== Records shown
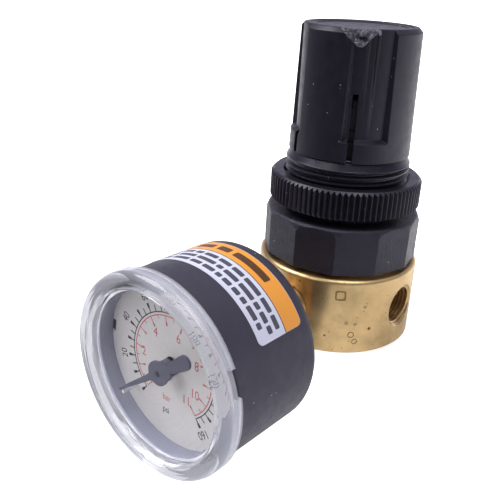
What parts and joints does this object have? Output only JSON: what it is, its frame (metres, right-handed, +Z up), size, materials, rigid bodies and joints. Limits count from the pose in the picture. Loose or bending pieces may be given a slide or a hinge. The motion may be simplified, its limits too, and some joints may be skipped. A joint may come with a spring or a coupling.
{
  "type": "air pressure regulator",
  "caption": "Miniature relieving air pressure regulator: round brass body with threaded ports, black bonnet with knurled panel nut, pull-to-unlock knob and a back-connected dial gauge.",
  "frame": {"origin": "centre of the brass body's flat base, on the regulator's axis", "axes": "+Z up the regulator's axis towards the knob, -X the inlet port, +X the outlet port, -Y the gauge, whose axis is at 10.2 mm above the base"},
  "size_m": [0.0444, 0.0859, 0.0869],
  "materials": {
    "brass_body": "turned, satin, a little tarnished",
    "brass_fittings": "turned, satin",
    "brass_movement": "stamped, bright",
    "brass_valve": "turned, bright",
    "bronze": "drawn phosphor bronze",
    "steel": "zinc plated",
    "spring_steel": "drawn wire",
    "zinc": "die cast",
    "plate_aluminium": "turned",
    "rubber": "moulded, matt",
    "nylon": "moulded",
    "bonnet_plastic": "glass-filled, fine grain",
    "nut_plastic": "moulded, satin",
    "knob_plastic": "moulded, satin",
    "case_plastic": "moulded, matt",
    "dial_face": "printed, matt",
    "pointer_plastic": "matt",
    "clear_lens": "clear, moulded",
    "label": "printed film"
  },
  "bodies": {
    "root": {"body_brass": "brass_body", "rear_port_plug": "brass_fittings", "bottom_plug": "brass_fittings", "plug_oring": "rubber", "valve_spring": "spring_steel", "diaphragm": "rubber", "slip_ring": "steel", "regulating_spring": "spring_steel", "thrust_washer": "nylon", "bonnet": "bonnet_plastic", "gauge_socket": "brass_fittings", "restrictor": "brass_fittings", "gauge_case": "case_plastic", "case_screws": "steel", "bourdon_tube": "bronze", "hairspring": "bronze", "movement_back_plate": "brass_movement", "movement_front_plate": "brass_movement", "movement_posts": "brass_movement", "movement_screws": "steel", "dial": "dial_face", "stop_pin": "nylon", "lens": "clear_lens", "case_label": "label"},
    "valve": {"valve_poppet": "brass_valve", "valve_seal": "rubber"},
    "plate": {"relief_seat": "brass_valve", "diaphragm_plate": "plate_aluminium"},
    "screw": {"adjusting_screw": "steel"},
    "knob": {"knob": "knob_plastic", "knob_cap": "knob_plastic"},
    "spring_nut": {"spring_nut": "zinc"},
    "panel_nut": {"panel_nut": "nut_plastic"},
    "pointer": {"pinion_arbor": "steel", "pointer": "pointer_plastic"},
    "sector": {"sector_gear": "brass_movement"},
    "link": {"link": "brass_movement"},
    "tube_tip": {"tube_tip": "brass_fittings"}
  },
  "joints": [
    {"name": "knob_turn", "type": "hinge", "parent": "root", "child": "screw", "pos_m": [0, 0, 0.055], "axis": [0, 0, -1], "range_deg": [0, 2160]},
    {"name": "knob_pull", "type": "slide", "parent": "screw", "child": "knob", "axis": [0, 0, 1], "range_m": [0, 0.0025]},
    {"name": "nut_travel", "type": "slide", "parent": "root", "child": "spring_nut", "axis": [0, 0, -1], "range_m": [0, 0.00901], "deforming": ["regulating_spring"]},
    {"name": "panel_nut_travel", "type": "slide", "parent": "root", "child": "panel_nut", "axis": [0, 0, 1], "range_m": [-0.002, 0.0055]},
    {"name": "valve_lift", "type": "slide", "parent": "root", "child": "valve", "axis": [0, 0, -1], "range_m": [0, 0.0008], "stiffness_N_per_m": 400, "springref_m": -0.004, "deforming": ["valve_spring"]},
    {"name": "plate_lift", "type": "slide", "parent": "root", "child": "plate", "axis": [0, 0, -1], "range_m": [0, 0.00081], "deforming": ["diaphragm"]},
    {"name": "tip_lift", "type": "slide", "parent": "root", "child": "tube_tip", "axis": [0, 0, 1], "range_m": [0, 0.00258], "deforming": ["bourdon_tube"]},
    {"name": "pointer_turn", "type": "hinge", "parent": "root", "child": "pointer", "pos_m": [0, -0.062, 0.0102], "axis": [0, 1, 0], "range_deg": [0, 271], "stiffness_Nm_per_rad": 0.00002, "springref_deg": -57.3, "deforming": ["hairspring"]},
    {"name": "sector_turn", "type": "hinge", "parent": "root", "child": "sector", "pos_m": [0.00566, -0.0474, 0.00454], "axis": [0, 1, 0], "range_deg": [-38.8, 0]},
    {"name": "link_turn", "type": "hinge", "parent": "sector", "child": "link", "pos_m": [0.00932, -0.04995, 0.00321], "axis": [0, 1, 0], "range_deg": [0, 38.8]}
  ],
  "couplings": [
    {"joint": "nut_travel", "follows": "knob_turn", "m_per_rad": 0.00023873},
    {"joint": "plate_lift", "follows": "valve_lift", "ratio": 1},
    {"joint": "pointer_turn", "follows": "tip_lift", "rad_per_m": 1831.4},
    {"joint": "sector_turn", "follows": "tip_lift", "rad_per_m": -262.2},
    {"joint": "link_turn", "follows": "tip_lift", "rad_per_m": 262.2}
  ]
}
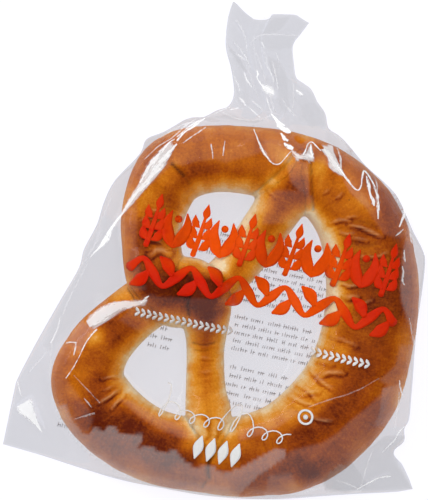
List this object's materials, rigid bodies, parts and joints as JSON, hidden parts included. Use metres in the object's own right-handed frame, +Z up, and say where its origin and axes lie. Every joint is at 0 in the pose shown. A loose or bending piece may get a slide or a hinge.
====
Goal:
Please repeat the listing above in full and exactly.

Finished exercise:
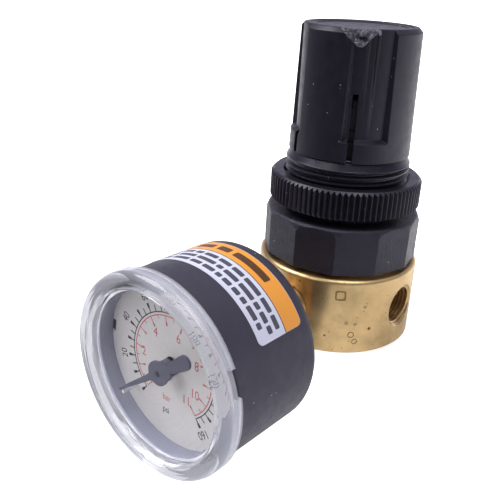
What parts and joints does this object have? Output only JSON: what it is, its frame (metres, right-handed, +Z up), size, materials, rigid bodies and joints. Limits count from the pose in the picture. Loose or bending pieces may be given a slide or a hinge. The motion may be simplified, its limits too, and some joints may be skipped. A joint may come with a spring or a coupling.
{
  "type": "air pressure regulator",
  "caption": "Miniature relieving air pressure regulator: round brass body with threaded ports, black bonnet with knurled panel nut, pull-to-unlock knob and a back-connected dial gauge.",
  "frame": {"origin": "centre of the brass body's flat base, on the regulator's axis", "axes": "+Z up the regulator's axis towards the knob, -X the inlet port, +X the outlet port, -Y the gauge, whose axis is at 10.2 mm above the base"},
  "size_m": [0.0444, 0.0859, 0.0869],
  "materials": {
    "brass_body": "turned, satin, a little tarnished",
    "brass_fittings": "turned, satin",
    "brass_movement": "stamped, bright",
    "brass_valve": "turned, bright",
    "bronze": "drawn phosphor bronze",
    "steel": "zinc plated",
    "spring_steel": "drawn wire",
    "zinc": "die cast",
    "plate_aluminium": "turned",
    "rubber": "moulded, matt",
    "nylon": "moulded",
    "bonnet_plastic": "glass-filled, fine grain",
    "nut_plastic": "moulded, satin",
    "knob_plastic": "moulded, satin",
    "case_plastic": "moulded, matt",
    "dial_face": "printed, matt",
    "pointer_plastic": "matt",
    "clear_lens": "clear, moulded",
    "label": "printed film"
  },
  "bodies": {
    "root": {"body_brass": "brass_body", "rear_port_plug": "brass_fittings", "bottom_plug": "brass_fittings", "plug_oring": "rubber", "valve_spring": "spring_steel", "diaphragm": "rubber", "slip_ring": "steel", "regulating_spring": "spring_steel", "thrust_washer": "nylon", "bonnet": "bonnet_plastic", "gauge_socket": "brass_fittings", "restrictor": "brass_fittings", "gauge_case": "case_plastic", "case_screws": "steel", "bourdon_tube": "bronze", "hairspring": "bronze", "movement_back_plate": "brass_movement", "movement_front_plate": "brass_movement", "movement_posts": "brass_movement", "movement_screws": "steel", "dial": "dial_face", "stop_pin": "nylon", "lens": "clear_lens", "case_label": "label"},
    "valve": {"valve_poppet": "brass_valve", "valve_seal": "rubber"},
    "plate": {"relief_seat": "brass_valve", "diaphragm_plate": "plate_aluminium"},
    "screw": {"adjusting_screw": "steel"},
    "knob": {"knob": "knob_plastic", "knob_cap": "knob_plastic"},
    "spring_nut": {"spring_nut": "zinc"},
    "panel_nut": {"panel_nut": "nut_plastic"},
    "pointer": {"pinion_arbor": "steel", "pointer": "pointer_plastic"},
    "sector": {"sector_gear": "brass_movement"},
    "link": {"link": "brass_movement"},
    "tube_tip": {"tube_tip": "brass_fittings"}
  },
  "joints": [
    {"name": "knob_turn", "type": "hinge", "parent": "root", "child": "screw", "pos_m": [0, 0, 0.055], "axis": [0, 0, -1], "range_deg": [0, 2160]},
    {"name": "knob_pull", "type": "slide", "parent": "screw", "child": "knob", "axis": [0, 0, 1], "range_m": [0, 0.0025]},
    {"name": "nut_travel", "type": "slide", "parent": "root", "child": "spring_nut", "axis": [0, 0, -1], "range_m": [0, 0.00901], "deforming": ["regulating_spring"]},
    {"name": "panel_nut_travel", "type": "slide", "parent": "root", "child": "panel_nut", "axis": [0, 0, 1], "range_m": [-0.002, 0.0055]},
    {"name": "valve_lift", "type": "slide", "parent": "root", "child": "valve", "axis": [0, 0, -1], "range_m": [0, 0.0008], "stiffness_N_per_m": 400, "springref_m": -0.004, "deforming": ["valve_spring"]},
    {"name": "plate_lift", "type": "slide", "parent": "root", "child": "plate", "axis": [0, 0, -1], "range_m": [0, 0.00081], "deforming": ["diaphragm"]},
    {"name": "tip_lift", "type": "slide", "parent": "root", "child": "tube_tip", "axis": [0, 0, 1], "range_m": [0, 0.00258], "deforming": ["bourdon_tube"]},
    {"name": "pointer_turn", "type": "hinge", "parent": "root", "child": "pointer", "pos_m": [0, -0.062, 0.0102], "axis": [0, 1, 0], "range_deg": [0, 271], "stiffness_Nm_per_rad": 0.00002, "springref_deg": -57.3, "deforming": ["hairspring"]},
    {"name": "sector_turn", "type": "hinge", "parent": "root", "child": "sector", "pos_m": [0.00566, -0.0474, 0.00454], "axis": [0, 1, 0], "range_deg": [-38.8, 0]},
    {"name": "link_turn", "type": "hinge", "parent": "sector", "child": "link", "pos_m": [0.00932, -0.04995, 0.00321], "axis": [0, 1, 0], "range_deg": [0, 38.8]}
  ],
  "couplings": [
    {"joint": "nut_travel", "follows": "knob_turn", "m_per_rad": 0.00023873},
    {"joint": "plate_lift", "follows": "valve_lift", "ratio": 1},
    {"joint": "pointer_turn", "follows": "tip_lift", "rad_per_m": 1831.4},
    {"joint": "sector_turn", "follows": "tip_lift", "rad_per_m": -262.2},
    {"joint": "link_turn", "follows": "tip_lift", "rad_per_m": 262.2}
  ]
}
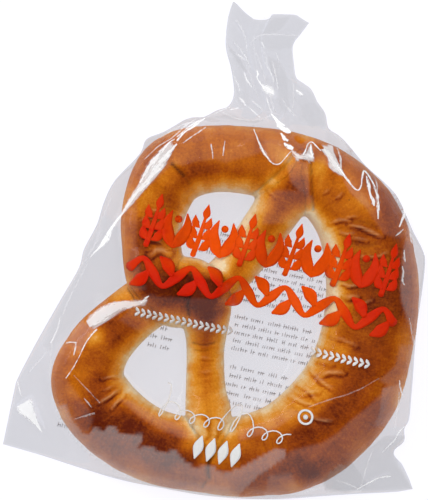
List this object's materials, rigid bodies, parts and joints as JSON, hidden parts included. Use metres in the object's own right-handed frame, +Z up, and say where its origin and axes lie. Every joint is at 0 in the pose shown. A loose or bending piece may get a slide or a hinge.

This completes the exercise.